Здесь же встречаем ведущий для драматургии Славкина мотив несвоевременности, ключевое слово которого: «поздно». Почти в каждой следующей пьесе или рассказе Славкин будет использовать его, но полнее всего этот мотив раскроется в трёх центральных произведениях – трилогии Славкина («Взрослая дочь молодого человека», «Серсо», «Попугай жако»).

[1] Эсслин М. Театр абсурда. СПб: Балтийские сезоны, 2010.

[2] Там же. С. 410.

[3] Пави П. Словарь театра. М.: Прогресс, 1991. С. 1. См. также: Павис П. Словарь театра.
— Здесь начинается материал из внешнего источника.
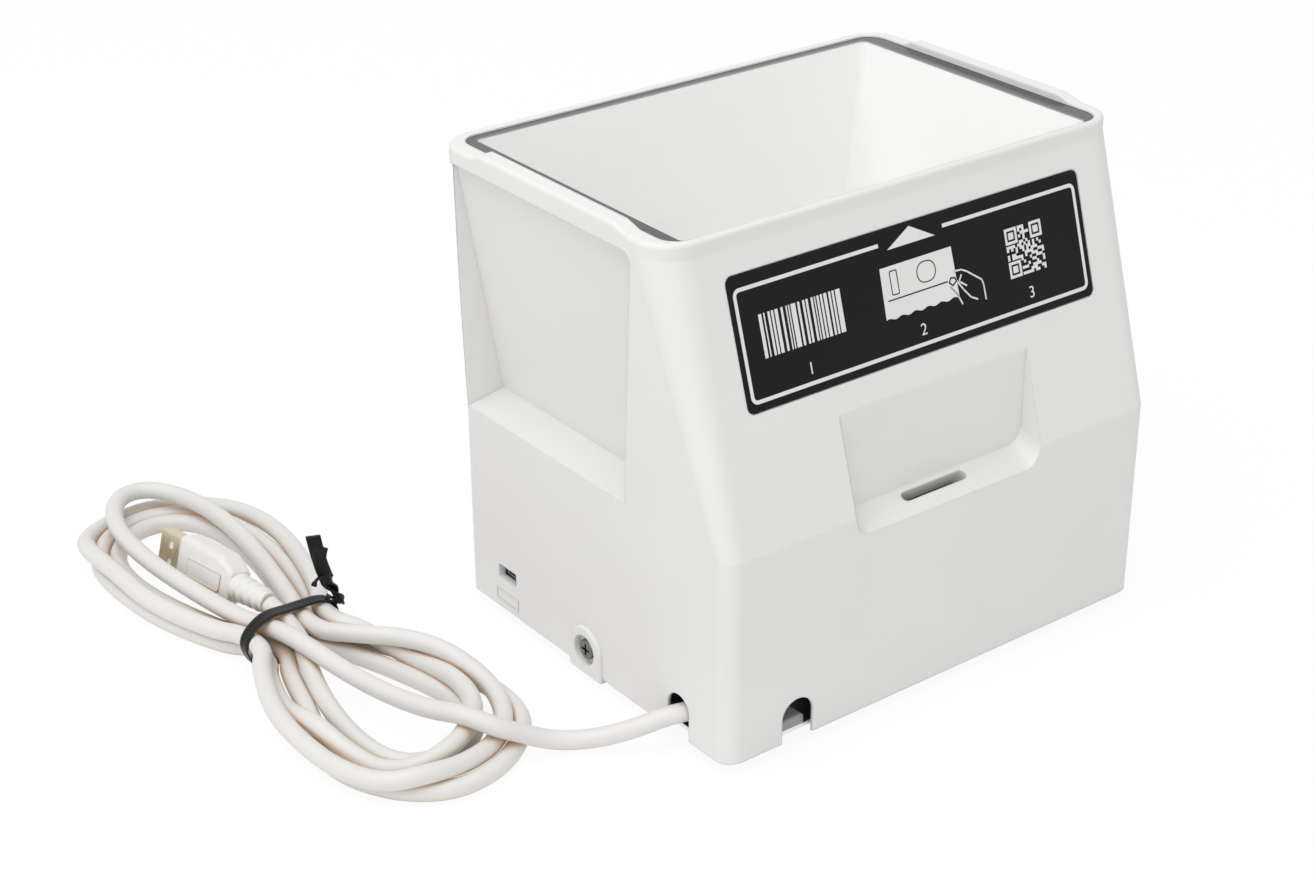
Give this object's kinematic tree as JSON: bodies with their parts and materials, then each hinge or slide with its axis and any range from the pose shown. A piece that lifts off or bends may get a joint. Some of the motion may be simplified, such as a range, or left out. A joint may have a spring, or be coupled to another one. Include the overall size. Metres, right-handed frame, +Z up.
{
  "type": "travel document scanner",
  "caption": "Desk-top travel document scanner: pale moulded cover with glass window, rim rails, side grips and front pocket over a steel base, with a coiled cord and plug.",
  "frame": {"origin": "on the table under the middle of the scanner itself, without its cord", "axes": "+X along the front face to the right, +Y from the front face to the back, +Z up"},
  "size_m": [0.2352, 0.2198, 0.1395],
  "materials": {
    "cover_plastic": "fine matt moulding",
    "clear_glass": "polished",
    "black_foam": "matt black",
    "white_plastic": "matt white",
    "black_film": "satin film",
    "dark_steel": "dark coating",
    "foot_rubber": "matt rubber",
    "screw_steel": "bright plated",
    "brass_standoff": "turned",
    "green_board": "solder mask",
    "black_chip": "moulded black",
    "lens_metal": "black anodised",
    "ribbon_film": "amber film",
    "light_lens": "clear resin over phosphor",
    "cord_sleeve": "soft satin sleeve",
    "clear_nylon": "translucent nylon",
    "tie_plastic": "glossy film over wire",
    "plug_metal": "nickel plated",
    "gold_contact": "gold plated"
  },
  "bodies": {
    "base": {"base_plate": "dark_steel", "cover_catches": "dark_steel", "rubber_feet": "foot_rubber", "board_standoffs": "brass_standoff", "main_board": "green_board", "board_screws": "screw_steel", "board_chips": "black_chip", "sounder": "black_chip", "camera_spacers": "white_plastic", "camera_board": "green_board", "camera_screws": "screw_steel", "image_sensor": "black_chip", "lens_holder": "black_chip", "lens_barrel": "lens_metal", "lens_glass": "clear_glass", "camera_ribbon": "ribbon_film", "tray_posts": "brass_standoff", "optics_tray": "white_plastic", "tray_screws": "screw_steel", "light_strip_left": "white_plastic", "strip_lights_left": "light_lens", "light_strip_right": "white_plastic", "strip_lights_right": "light_lens", "cord": "cord_sleeve", "cord_socket": "white_plastic", "cord_connector": "white_plastic", "cord_saddle": "clear_nylon", "cord_clamp": "clear_nylon", "clamp_screw": "screw_steel", "cord_hank": "cord_sleeve", "twist_tie": "tie_plastic", "plug_shell": "plug_metal", "plug_tongue": "white_plastic", "plug_contacts": "gold_contact", "plug_overmould": "cord_sleeve", "plug_relief": "cord_sleeve"},
    "cover": {"outer_cover": "cover_plastic", "window_glass": "clear_glass", "window_gasket": "black_foam", "light_box": "white_plastic", "front_label": "black_film", "cover_nuts": "screw_steel"},
    "left_screw": {"cover_screw_left": "screw_steel"},
    "right_screw": {"cover_screw_right": "screw_steel"}
  },
  "joints": [
    {"name": "cover_lift", "type": "slide", "parent": "base", "child": "cover", "axis": [0, 0, 1], "range_m": [0, 0.15]},
    {"name": "left_screw_turn", "type": "hinge", "parent": "cover", "child": "left_screw", "pos_m": [-0.0729, 0.0003, 0.0093], "axis": [-1, 0, 0], "continuous": true},
    {"name": "right_screw_turn", "type": "hinge", "parent": "cover", "child": "right_screw", "pos_m": [0.0729, 0.0003, 0.0093], "axis": [1, 0, 0], "continuous": true}
  ]
}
М.: ГИТИС, 2003. С. 23-24.

[4] Токарев Д.В. Курс на худшее: Абсурд как категория текста у Даниила Хармса и Сэмюэля Беккета. М.: НЛО, 2002. См также: Воронин B.C. Взаимодействие фантазии и абсурда в русской литературе первой трети XX века: символисты, Д. Хармс, М. Горький. Волгоград: Изд-во ВГУ, 2003.

[5] Славкин В.И. Взрослая дочь молодого человека: Пьесы. М.: Советский писатель, 1990. С. 16.

[6] Там же. С. 18.

[7] Там же. С. 21.

[8] Reissner Eberhard.  Op. cit. P. 190-191.

[9] Reissner Eberhard.  Op. cit. P. 189.

[10] Славкин В.И. Указ соч. С. 21-22.